Kay feels the same way about the activists he has met while traveling through Africa and Asia. Their work, Kay said, deserves to be known and funded.

“When we talk to people who are inside their bubble, and they’re well-informed and educated, engaged with whatever their life is about, they often don’t know that if they ever thought their grandchildren might see elephants, that might not happen,” Kay said. “But once they do know, they all of the sudden want to become a part of those who are helping, who has dedicated their lives to do that.”

Kay recognizes that lecturing to college students isn’t going to bring in a wave of millions of dollars in donations for the foundation, citing on multiple occasions the grassroots presidential campaign of Barack Obama and the words of Edmund Burke. But Kay hopes that everyone who hears his stories of young orphaned elephants and Cambodian schoolchildren feels the same drive to help that he feels everyday.

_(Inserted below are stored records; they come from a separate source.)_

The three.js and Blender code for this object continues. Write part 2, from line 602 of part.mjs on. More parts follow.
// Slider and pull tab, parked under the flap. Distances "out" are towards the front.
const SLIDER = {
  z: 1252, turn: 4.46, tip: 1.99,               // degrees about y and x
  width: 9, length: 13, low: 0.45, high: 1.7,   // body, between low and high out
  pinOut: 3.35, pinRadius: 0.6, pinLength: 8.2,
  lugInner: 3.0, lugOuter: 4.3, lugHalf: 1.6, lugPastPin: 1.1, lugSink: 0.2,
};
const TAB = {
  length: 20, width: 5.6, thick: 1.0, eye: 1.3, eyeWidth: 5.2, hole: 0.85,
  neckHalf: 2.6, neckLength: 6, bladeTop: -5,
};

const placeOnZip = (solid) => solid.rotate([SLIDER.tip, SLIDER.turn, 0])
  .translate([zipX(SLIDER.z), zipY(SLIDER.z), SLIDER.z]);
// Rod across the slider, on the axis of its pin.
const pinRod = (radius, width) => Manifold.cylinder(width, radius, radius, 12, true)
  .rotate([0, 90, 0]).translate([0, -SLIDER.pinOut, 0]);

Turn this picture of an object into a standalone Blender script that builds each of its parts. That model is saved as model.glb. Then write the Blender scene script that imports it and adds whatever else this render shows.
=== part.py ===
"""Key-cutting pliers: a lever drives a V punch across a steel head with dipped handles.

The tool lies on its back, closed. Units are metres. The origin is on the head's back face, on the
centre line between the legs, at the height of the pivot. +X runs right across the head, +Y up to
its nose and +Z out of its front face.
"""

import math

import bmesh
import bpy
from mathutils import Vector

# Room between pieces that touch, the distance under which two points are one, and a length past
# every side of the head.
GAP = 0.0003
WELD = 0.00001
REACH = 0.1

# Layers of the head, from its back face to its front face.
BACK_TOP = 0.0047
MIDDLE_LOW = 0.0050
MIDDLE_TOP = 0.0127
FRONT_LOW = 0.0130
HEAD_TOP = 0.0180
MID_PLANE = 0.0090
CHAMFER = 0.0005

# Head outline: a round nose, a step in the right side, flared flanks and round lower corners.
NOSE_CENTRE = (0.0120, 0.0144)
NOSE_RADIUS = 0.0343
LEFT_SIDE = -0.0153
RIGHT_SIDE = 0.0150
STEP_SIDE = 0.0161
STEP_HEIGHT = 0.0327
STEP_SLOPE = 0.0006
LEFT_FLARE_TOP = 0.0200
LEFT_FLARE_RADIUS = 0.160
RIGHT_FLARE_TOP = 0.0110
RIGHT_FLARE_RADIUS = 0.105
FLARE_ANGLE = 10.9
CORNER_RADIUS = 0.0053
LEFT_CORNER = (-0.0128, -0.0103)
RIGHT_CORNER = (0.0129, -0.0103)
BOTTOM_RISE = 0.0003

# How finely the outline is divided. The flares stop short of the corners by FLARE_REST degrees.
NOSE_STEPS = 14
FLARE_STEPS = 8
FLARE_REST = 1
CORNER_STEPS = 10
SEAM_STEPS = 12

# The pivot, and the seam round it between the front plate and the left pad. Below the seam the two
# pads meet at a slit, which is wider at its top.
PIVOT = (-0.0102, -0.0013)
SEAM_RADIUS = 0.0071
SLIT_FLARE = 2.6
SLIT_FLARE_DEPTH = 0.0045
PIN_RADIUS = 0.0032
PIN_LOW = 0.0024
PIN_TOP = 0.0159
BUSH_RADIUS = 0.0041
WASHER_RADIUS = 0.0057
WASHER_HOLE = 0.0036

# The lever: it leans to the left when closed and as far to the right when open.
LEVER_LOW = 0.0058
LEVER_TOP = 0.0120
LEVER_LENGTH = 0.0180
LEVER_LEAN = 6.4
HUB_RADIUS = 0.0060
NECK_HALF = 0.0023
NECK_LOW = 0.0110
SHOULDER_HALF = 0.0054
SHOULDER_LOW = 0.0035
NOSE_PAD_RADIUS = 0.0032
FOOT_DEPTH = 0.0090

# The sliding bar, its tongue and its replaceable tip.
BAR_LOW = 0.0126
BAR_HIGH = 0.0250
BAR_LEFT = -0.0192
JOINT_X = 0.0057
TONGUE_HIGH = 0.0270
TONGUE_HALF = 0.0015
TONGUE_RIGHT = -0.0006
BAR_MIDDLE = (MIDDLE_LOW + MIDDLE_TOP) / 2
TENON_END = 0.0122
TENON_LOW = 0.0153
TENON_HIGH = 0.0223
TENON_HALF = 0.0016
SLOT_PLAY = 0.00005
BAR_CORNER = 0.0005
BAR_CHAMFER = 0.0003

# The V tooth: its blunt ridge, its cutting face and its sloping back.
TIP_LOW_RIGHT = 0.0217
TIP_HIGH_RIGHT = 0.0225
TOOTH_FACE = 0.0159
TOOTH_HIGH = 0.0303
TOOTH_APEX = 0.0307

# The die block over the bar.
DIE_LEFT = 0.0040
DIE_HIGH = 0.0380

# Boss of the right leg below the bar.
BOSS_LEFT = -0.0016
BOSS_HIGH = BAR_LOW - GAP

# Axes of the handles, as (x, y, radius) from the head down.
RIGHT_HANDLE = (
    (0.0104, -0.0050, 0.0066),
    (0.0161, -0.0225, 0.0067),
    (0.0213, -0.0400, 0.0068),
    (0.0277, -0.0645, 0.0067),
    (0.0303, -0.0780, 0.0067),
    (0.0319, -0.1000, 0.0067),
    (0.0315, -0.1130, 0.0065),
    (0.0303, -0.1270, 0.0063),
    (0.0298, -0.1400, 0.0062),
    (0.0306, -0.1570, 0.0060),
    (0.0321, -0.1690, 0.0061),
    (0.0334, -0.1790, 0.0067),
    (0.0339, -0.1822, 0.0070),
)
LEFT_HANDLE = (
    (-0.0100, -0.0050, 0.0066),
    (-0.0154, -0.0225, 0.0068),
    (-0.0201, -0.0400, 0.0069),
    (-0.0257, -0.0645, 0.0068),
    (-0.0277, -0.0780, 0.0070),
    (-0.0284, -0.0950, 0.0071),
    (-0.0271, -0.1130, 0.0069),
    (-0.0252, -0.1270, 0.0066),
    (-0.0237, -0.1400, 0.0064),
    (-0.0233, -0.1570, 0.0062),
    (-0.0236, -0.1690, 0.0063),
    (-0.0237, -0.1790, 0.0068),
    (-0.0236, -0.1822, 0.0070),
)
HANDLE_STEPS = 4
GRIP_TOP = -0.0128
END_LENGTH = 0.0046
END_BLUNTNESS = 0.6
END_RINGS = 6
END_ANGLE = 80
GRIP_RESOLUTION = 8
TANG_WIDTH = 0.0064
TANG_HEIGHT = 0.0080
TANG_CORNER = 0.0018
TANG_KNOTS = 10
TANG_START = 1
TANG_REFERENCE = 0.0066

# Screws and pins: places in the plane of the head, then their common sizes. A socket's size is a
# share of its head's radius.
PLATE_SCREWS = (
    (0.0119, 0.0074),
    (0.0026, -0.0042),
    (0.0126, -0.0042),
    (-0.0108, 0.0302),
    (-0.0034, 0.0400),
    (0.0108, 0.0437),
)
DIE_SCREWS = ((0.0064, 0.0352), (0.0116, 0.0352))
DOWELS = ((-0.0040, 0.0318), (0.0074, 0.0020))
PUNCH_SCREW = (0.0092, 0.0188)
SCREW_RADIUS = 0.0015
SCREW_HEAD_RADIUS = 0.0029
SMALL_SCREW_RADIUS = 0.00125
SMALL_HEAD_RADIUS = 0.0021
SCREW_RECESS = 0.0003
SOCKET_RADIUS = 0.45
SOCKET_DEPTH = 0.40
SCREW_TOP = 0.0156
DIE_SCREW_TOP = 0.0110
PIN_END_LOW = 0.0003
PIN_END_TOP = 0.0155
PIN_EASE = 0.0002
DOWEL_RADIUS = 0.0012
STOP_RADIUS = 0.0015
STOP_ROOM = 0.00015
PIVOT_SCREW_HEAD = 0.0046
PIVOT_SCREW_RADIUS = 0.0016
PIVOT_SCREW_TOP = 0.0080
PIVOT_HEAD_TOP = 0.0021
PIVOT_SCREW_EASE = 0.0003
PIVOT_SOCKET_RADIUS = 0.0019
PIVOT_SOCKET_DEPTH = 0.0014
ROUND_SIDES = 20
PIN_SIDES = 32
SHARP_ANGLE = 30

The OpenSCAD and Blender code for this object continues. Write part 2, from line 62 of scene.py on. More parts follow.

Some UA students already have that drive. Tide for Tusks, an on-campus mascot preservation society, often raises funds for African elephant conservation, and other students try to help through their everyday actions by recycling and avoiding plastics.

“When you really think about all the plastic produced today and all the waste we produce as humans, we have to think about the end result of all that waste and plastic,” Delaney Murphy, a freshman majoring in social work, said. “There’s so many instances where you see coral reefs being bleached and destroyed and you see animals suffer the consequences of our waste.”

As for Kay, he will head back to Africa in just a couple of months, ready to check in on the nonprofits supported by the Maue-Kay Foundation.

“So, I guess the guy who sang ‘Born To Be Wild’ really does care about those truly born to be wild,” Kay said.